The prices vary because there are so many types of systems. The glass tube and insulated tank systems seem the simplest and are very effective. A nearby laundry uses them and I've also been tempted; then the weather warms up and our 'de paso' heater keeps up with the cold pipes.
A heat exchanger (working fluid) system isn't necessary in this area, but you will want to be sure that you do get the system designed for a pressurized water system, rather than a simple gravity system, even if you only have the latter. You might want to pressurize later.


----------



## johnmex (Nov 30, 2010)

I have a glass tube unit. Sunnergy is the brand. 3 years in service so far, the only problem has been 1 tube cracked during a hailstorm. My unit is 500 liters, even at this time of year I have plenty of hot water. I have 3 adults and 2 kids in the house. It paid for itself in gas savings in about 1 1/2 years. 

Even with a solar heater it is a good idea to have an "instant" water heater installed in-line. In cloudy weather the hot water runs out after 2-3 days of no sun.


----------



## circle110 (Jul 20, 2009)

fordmexico, where can I find out about the incentives for new homes? I'll be starting a new home this year with solar hot water and I'd love to take advantage of that.


----------



## RVGRINGO (May 16, 2007)

Google will give you these, and other sites on the topic:
Impulsa CFE la energía solar residencial | Energías alternativas, energías renovables, energías limpias, bioenergías.

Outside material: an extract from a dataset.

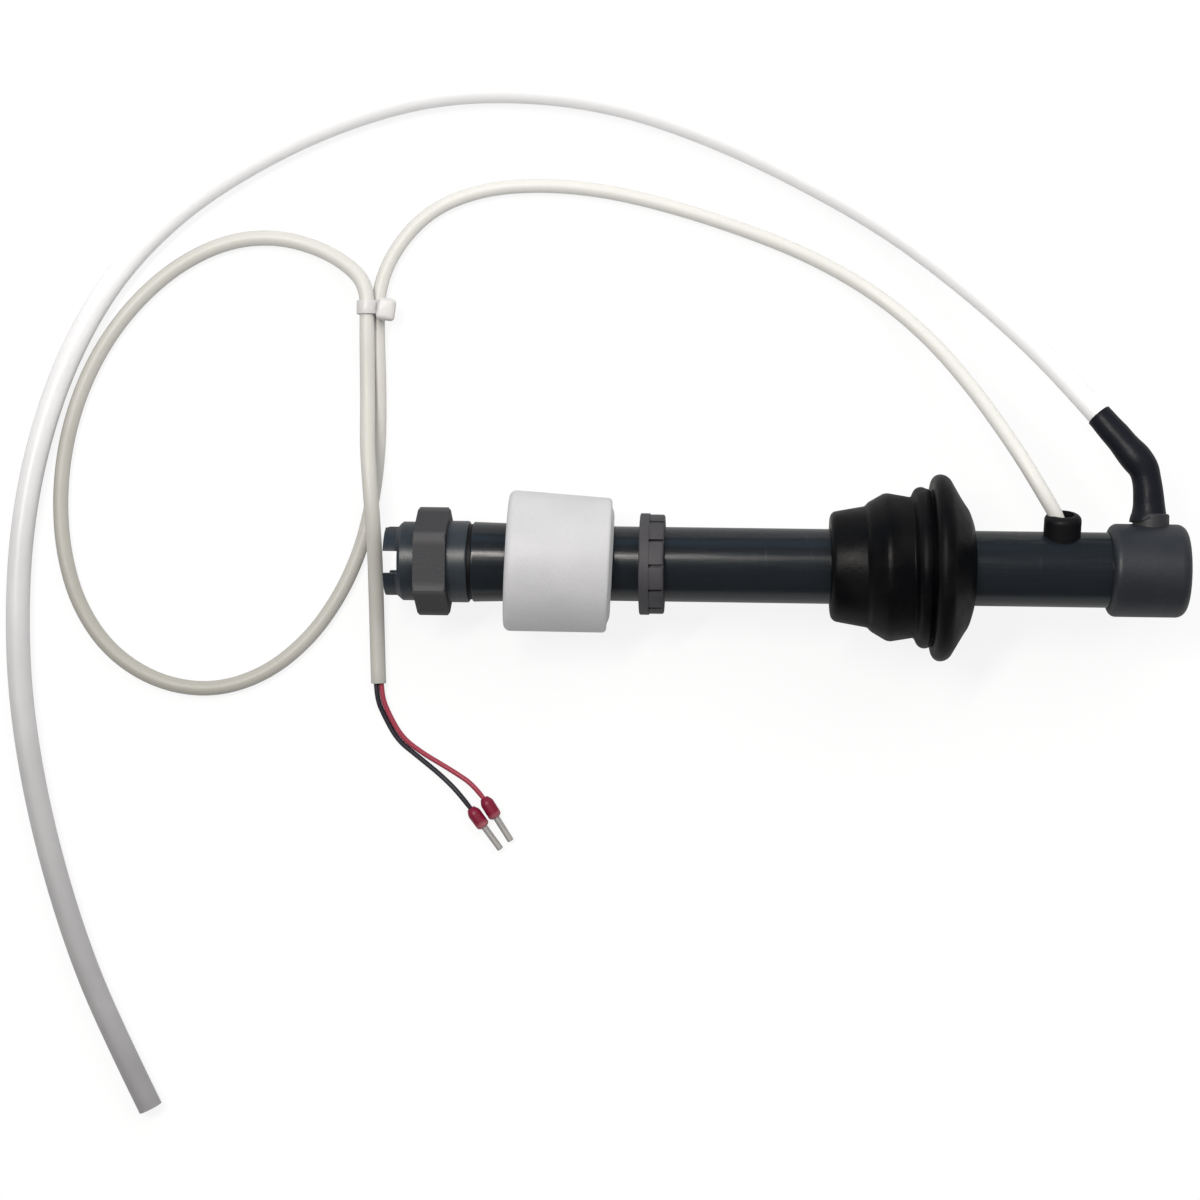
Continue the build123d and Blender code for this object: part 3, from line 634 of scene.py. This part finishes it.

Incentivos fiscales, excepcion impositiva, beneficios e incentivos impositivos


----------



## circle110 (Jul 20, 2009)

fordmexico, can you please re-post those links? They were of great use to me since my soon to be wife is a Mexican citizen. 

Obviously, leave out the cut and paste and translation since 1) it appears to be a rule violation and 2) I don't need the translation since I speak/read Spanish well.

Rvgringo, I had already seen those sites you posted but they offer only basic general information on renewable energy and I want to find the specific government sites that explain precisely what I need to do to be eligible and how/where I can apply for the incentive.


----------



## circle110 (Jul 20, 2009)

fordmexico said:


> I have asked for all my posts, replies as well as my user name to be deleted from this forum.


Don't get too offended by RVGRINGO's edits - I've been "busted" a few times as well for unwittingly breaking forum rules. He's just trying to keep order here on the forum. Others can and will benefit from your input so don't leave the forum in frustration. 

BTW, thanks for the PM!


----------



## TundraGreen (Jul 15, 2010)

circle110 said:


> Don't get too offended by RVGRINGO's edits - I've been "busted" a few times as well for unwittingly breaking forum rules. He's just trying to keep order here on the forum. Others can and will benefit from your input so don't leave the forum in frustration.
> 
> BTW, thanks for the PM!


I agree. I have been "busted" by him a few times too. It is not personal.


----------